January 3, 2005
This morning when I dropped my daughter Sonia off at the Fermilab Children's Center I found out that she is now a lion instead of a duck--which means that she has graduated one room to the next at the Center, and has a new teacher. It's funny how central these identities are to the kids--last November when I went to vote the election officials asked my 7 year old if he was going to vote and he said no, since he wasn't 18 yet. Sonia immediately piped up with "yeah, and next year I can go on the stagecoach [a big jungle gym] because I'll be a lion, and now I'm a duck".
But while the Children's Center is a big part of "life at the lab", because the teachers are responsible for kids instead of beamlines or detectors, they end up missing out on some of the things that bring the lab together. Can you imagine bringing 10 three-year-olds to an office holiday party? Or worse, leaving them to fend for themselves while you went?
Last year a bunch of us on MINOS gave tours (described here) of "our brand new beamline" since it's a really cool space to explore (you end up about 300 feet underground!), and once the experiment starts running it will be inaccessible.
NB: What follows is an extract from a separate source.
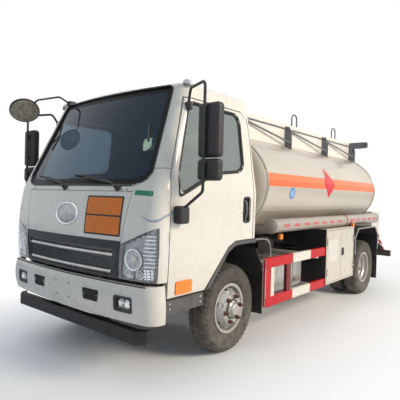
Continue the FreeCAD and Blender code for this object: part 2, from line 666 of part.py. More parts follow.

The tours were offered to Fermilab employees and users, and the spaces filled up immediately. I was one of the tour guides and realized once the schedules were set that the only way the Children's center teachers could go would be if they could get their own special tour while the kids were napping. Luckily they found enough subs during naptime and in two shifts, most of the teachers at the center took the tour. This means they devoted about 2 hours to walking through the beamline and learning all about neutrinos and the beamline produces them, and how MINOS sees them in a detector.
I helped give both tours, and it felt like a complete turning of the tables. Here were the women I had trusted with my kids and from whom I have been asking for advice for the past 7 years, and they were asking me all about something they knew as little about as I knew about raising kids 7 years ago. They finally saw what I was doing all that time they were busy teaching my kids to walk, toilet training them, and getting them to play nice with others.
I'll never forget the first time I stopped by with my 6-week old son to see what the Children's Center was like. I was in the infant room and actually saw a child's very first steps. Pam (the teacher) was so excited to get him to walk that she immediately called the baby's mother to tell her the great news. I left the room nearly in tears fearing I would not see my own kid's first steps. By the time he did start walking, about a year later, I was in fact out of the room, but I was just so happy to hear about it that it didn't occur to me to be sad
I could write many more examples about how having such great teachers makes it much easier to be a physicist and a mom at the same time, but I should probably stop and rest up for when the lion next roars.
Thanks for giving the Children's Center some well-deserved praise. They made a huge difference in my life twenty years ago, or so, while my children were at that stage, and I think that they made a huge difference in the children's lives as well.
And I like your analogy between the start-up of a beamline and the birth of a child.